■ **PROBLEM TO SOLVE**:
Restate the span of lines that starts with the line containing "LEG_AZIMUTHS.forEach((azimuth, i) =>" and ends with the line containing "obj.matrix_world = world", word for word, including both, with nothing else.

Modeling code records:
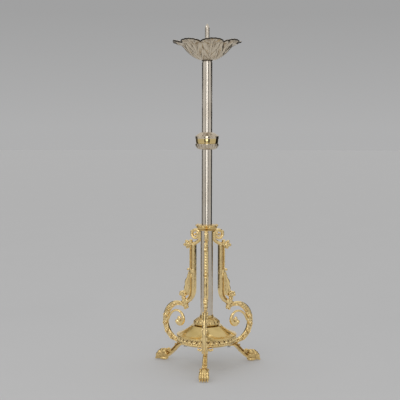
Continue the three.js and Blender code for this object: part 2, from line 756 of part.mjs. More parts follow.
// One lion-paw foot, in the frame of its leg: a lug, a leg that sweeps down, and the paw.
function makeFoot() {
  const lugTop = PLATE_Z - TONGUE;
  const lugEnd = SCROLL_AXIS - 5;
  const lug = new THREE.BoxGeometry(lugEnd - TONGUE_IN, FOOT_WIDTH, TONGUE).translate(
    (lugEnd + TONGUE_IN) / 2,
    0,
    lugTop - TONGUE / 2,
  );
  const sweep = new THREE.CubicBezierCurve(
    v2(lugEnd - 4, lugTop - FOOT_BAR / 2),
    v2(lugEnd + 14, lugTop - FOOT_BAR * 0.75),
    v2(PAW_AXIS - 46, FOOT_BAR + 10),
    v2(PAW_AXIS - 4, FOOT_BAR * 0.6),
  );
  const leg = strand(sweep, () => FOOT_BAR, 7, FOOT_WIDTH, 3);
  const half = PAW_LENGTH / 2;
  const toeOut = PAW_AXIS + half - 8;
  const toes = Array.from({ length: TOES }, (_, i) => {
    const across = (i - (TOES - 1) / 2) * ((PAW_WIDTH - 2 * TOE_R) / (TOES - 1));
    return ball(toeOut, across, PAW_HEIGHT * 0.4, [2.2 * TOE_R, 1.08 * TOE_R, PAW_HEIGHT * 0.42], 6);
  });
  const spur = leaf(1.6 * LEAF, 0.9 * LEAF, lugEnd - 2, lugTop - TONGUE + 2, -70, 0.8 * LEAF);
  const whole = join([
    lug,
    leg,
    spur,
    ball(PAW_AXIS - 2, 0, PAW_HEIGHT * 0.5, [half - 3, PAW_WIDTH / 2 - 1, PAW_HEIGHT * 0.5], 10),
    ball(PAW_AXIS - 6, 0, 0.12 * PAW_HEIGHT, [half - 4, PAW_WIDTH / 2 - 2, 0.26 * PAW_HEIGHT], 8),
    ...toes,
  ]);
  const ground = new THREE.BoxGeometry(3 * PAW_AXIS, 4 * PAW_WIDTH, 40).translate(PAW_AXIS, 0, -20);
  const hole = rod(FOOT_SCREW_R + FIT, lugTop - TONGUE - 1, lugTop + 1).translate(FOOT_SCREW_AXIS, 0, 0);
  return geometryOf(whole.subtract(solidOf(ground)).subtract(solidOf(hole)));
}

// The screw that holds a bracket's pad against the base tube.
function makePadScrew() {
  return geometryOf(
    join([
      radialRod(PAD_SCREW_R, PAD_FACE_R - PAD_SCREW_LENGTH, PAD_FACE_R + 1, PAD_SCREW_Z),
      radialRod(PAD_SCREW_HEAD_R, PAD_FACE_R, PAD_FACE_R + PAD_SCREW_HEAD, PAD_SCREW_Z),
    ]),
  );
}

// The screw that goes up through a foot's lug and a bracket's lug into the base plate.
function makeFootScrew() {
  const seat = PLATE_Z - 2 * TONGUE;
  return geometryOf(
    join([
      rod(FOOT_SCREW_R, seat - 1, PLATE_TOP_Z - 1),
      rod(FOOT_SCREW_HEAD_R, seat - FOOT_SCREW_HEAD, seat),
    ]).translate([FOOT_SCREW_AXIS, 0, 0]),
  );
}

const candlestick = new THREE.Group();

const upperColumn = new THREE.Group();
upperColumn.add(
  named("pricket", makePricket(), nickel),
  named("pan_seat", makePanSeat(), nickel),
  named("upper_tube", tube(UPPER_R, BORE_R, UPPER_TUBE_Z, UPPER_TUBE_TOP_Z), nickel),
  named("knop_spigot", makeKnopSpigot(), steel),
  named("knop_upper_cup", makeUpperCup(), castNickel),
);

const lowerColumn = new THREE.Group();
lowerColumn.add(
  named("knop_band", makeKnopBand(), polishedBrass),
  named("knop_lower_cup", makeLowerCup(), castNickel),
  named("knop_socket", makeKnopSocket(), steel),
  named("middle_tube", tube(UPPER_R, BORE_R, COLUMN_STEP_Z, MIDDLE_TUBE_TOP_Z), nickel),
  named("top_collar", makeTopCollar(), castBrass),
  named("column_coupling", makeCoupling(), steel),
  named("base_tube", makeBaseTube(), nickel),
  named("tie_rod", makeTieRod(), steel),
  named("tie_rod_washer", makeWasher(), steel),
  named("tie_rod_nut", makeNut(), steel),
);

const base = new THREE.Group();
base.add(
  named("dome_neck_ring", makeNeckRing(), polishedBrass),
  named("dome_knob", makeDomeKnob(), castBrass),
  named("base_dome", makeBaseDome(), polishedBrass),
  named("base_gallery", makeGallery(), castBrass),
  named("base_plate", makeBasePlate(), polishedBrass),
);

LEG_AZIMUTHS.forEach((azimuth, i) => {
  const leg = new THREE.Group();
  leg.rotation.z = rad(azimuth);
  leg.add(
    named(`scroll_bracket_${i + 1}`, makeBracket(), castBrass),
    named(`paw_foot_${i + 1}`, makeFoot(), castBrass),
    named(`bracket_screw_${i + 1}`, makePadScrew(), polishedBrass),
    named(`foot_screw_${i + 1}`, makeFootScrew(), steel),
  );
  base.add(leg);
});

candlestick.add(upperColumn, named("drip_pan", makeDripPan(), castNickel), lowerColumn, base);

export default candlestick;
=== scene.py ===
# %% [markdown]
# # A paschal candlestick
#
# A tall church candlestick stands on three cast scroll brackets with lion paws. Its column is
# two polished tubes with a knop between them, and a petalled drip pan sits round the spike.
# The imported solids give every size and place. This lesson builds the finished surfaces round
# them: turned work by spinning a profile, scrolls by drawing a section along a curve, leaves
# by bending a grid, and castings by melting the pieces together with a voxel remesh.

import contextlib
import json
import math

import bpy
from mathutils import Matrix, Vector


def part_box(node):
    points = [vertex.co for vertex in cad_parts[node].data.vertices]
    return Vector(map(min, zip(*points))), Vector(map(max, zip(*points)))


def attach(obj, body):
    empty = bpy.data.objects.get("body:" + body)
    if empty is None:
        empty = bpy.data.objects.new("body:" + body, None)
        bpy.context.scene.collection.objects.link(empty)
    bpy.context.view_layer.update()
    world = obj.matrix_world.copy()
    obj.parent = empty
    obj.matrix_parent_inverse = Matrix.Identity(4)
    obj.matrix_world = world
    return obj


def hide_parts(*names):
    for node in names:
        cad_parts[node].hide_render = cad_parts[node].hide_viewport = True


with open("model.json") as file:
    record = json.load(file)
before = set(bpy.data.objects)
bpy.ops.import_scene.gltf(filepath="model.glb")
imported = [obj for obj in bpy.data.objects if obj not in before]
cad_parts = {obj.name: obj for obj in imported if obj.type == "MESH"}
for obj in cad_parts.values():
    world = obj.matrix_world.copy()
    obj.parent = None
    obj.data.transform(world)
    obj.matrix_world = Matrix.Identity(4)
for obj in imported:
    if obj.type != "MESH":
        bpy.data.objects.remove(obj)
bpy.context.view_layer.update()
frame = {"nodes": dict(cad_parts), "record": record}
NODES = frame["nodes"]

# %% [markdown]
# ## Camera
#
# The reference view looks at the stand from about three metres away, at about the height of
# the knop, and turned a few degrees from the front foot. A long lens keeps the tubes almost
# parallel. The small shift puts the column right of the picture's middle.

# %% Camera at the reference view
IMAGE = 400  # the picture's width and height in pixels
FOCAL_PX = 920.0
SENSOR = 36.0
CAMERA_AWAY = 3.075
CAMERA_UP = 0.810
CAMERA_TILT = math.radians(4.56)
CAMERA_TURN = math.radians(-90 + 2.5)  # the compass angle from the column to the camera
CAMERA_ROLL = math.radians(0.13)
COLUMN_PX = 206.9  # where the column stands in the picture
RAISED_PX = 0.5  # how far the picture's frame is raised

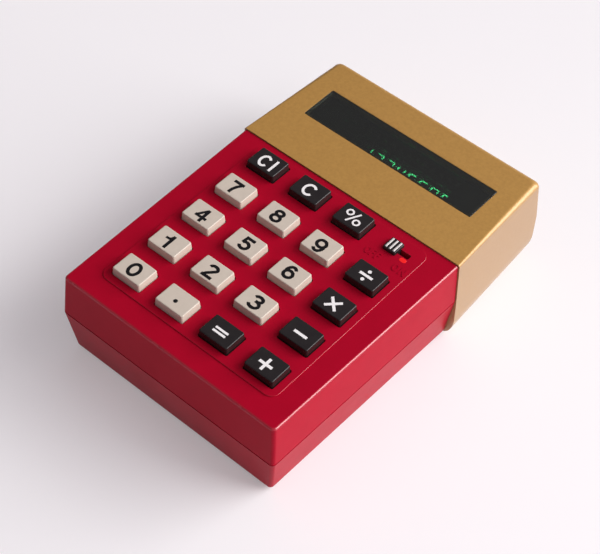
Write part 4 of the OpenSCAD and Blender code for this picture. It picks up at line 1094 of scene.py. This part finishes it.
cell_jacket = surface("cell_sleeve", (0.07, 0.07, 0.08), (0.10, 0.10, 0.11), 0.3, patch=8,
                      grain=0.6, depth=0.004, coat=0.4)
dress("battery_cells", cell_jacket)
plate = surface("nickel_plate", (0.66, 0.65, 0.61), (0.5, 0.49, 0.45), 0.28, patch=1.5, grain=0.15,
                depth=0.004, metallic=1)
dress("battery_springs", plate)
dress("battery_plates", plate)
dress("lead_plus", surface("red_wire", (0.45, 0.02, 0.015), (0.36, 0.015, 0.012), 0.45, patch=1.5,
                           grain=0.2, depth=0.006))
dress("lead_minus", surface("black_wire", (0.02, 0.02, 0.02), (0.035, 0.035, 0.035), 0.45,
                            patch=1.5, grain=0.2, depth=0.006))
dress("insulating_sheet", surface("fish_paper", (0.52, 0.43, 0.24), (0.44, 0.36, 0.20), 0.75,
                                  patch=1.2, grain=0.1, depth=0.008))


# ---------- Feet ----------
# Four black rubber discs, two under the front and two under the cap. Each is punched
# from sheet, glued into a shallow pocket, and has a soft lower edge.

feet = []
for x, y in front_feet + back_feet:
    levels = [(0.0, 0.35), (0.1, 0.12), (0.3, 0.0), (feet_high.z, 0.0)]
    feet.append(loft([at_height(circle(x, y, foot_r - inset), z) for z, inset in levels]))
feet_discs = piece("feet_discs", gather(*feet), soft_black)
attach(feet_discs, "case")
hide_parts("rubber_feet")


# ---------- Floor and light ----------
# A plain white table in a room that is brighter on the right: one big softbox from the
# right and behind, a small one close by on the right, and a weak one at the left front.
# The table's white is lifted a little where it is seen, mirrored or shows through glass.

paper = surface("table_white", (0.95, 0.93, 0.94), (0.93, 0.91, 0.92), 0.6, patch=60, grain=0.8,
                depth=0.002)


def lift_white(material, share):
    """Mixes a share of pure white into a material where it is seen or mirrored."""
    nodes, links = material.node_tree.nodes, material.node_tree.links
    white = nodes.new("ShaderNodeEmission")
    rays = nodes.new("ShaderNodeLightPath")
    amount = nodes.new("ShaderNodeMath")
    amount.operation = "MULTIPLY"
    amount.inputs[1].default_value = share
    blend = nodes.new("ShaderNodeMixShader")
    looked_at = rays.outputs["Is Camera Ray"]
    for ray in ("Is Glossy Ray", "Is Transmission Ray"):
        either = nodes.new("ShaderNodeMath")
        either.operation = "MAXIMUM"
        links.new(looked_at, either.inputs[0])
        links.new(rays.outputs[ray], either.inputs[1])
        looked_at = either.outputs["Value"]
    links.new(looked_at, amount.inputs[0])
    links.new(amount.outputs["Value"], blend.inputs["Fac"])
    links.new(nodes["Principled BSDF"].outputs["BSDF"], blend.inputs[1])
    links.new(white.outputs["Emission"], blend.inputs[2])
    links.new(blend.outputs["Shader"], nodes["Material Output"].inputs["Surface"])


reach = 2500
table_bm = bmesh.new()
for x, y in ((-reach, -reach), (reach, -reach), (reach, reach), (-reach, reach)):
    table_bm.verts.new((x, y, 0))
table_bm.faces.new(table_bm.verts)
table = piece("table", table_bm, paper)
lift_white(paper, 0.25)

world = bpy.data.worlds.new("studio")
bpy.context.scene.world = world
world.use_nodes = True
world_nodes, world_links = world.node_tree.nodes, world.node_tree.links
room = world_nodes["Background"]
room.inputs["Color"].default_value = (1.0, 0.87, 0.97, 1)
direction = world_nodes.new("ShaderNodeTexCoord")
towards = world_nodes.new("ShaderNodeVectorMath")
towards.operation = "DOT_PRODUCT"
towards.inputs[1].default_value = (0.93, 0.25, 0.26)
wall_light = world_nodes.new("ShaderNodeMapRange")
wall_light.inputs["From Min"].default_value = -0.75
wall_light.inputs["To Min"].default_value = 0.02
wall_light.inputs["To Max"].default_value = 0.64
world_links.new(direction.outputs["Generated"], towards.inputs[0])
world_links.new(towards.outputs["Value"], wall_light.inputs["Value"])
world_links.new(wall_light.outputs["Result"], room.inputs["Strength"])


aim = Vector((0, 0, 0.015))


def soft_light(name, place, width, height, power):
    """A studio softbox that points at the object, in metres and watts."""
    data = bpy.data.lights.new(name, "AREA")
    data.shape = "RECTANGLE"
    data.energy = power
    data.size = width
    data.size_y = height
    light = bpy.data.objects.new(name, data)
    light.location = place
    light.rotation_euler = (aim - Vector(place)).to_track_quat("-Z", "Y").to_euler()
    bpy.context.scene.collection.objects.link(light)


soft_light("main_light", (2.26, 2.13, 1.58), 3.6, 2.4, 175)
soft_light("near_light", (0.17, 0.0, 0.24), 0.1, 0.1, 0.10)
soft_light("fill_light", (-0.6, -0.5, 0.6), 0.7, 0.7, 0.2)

■ **EXERCISE ANSWER**:
LEG_AZIMUTHS.forEach((azimuth, i) => {
  const leg = new THREE.Group();
  leg.rotation.z = rad(azimuth);
  leg.add(
    named(`scroll_bracket_${i + 1}`, makeBracket(), castBrass),
    named(`paw_foot_${i + 1}`, makeFoot(), castBrass),
    named(`bracket_screw_${i + 1}`, makePadScrew(), polishedBrass),
    named(`foot_screw_${i + 1}`, makeFootScrew(), steel),
  );
  base.add(leg);
});

candlestick.add(upperColumn, named("drip_pan", makeDripPan(), castNickel), lowerColumn, base);

export default candlestick;
=== scene.py ===
# %% [markdown]
# # A paschal candlestick
#
# A tall church candlestick stands on three cast scroll brackets with lion paws. Its column is
# two polished tubes with a knop between them, and a petalled drip pan sits round the spike.
# The imported solids give every size and place. This lesson builds the finished surfaces round
# them: turned work by spinning a profile, scrolls by drawing a section along a curve, leaves
# by bending a grid, and castings by melting the pieces together with a voxel remesh.

import contextlib
import json
import math

import bpy
from mathutils import Matrix, Vector


def part_box(node):
    points = [vertex.co for vertex in cad_parts[node].data.vertices]
    return Vector(map(min, zip(*points))), Vector(map(max, zip(*points)))


def attach(obj, body):
    empty = bpy.data.objects.get("body:" + body)
    if empty is None:
        empty = bpy.data.objects.new("body:" + body, None)
        bpy.context.scene.collection.objects.link(empty)
    bpy.context.view_layer.update()
    world = obj.matrix_world.copy()
    obj.parent = empty
    obj.matrix_parent_inverse = Matrix.Identity(4)
    obj.matrix_world = world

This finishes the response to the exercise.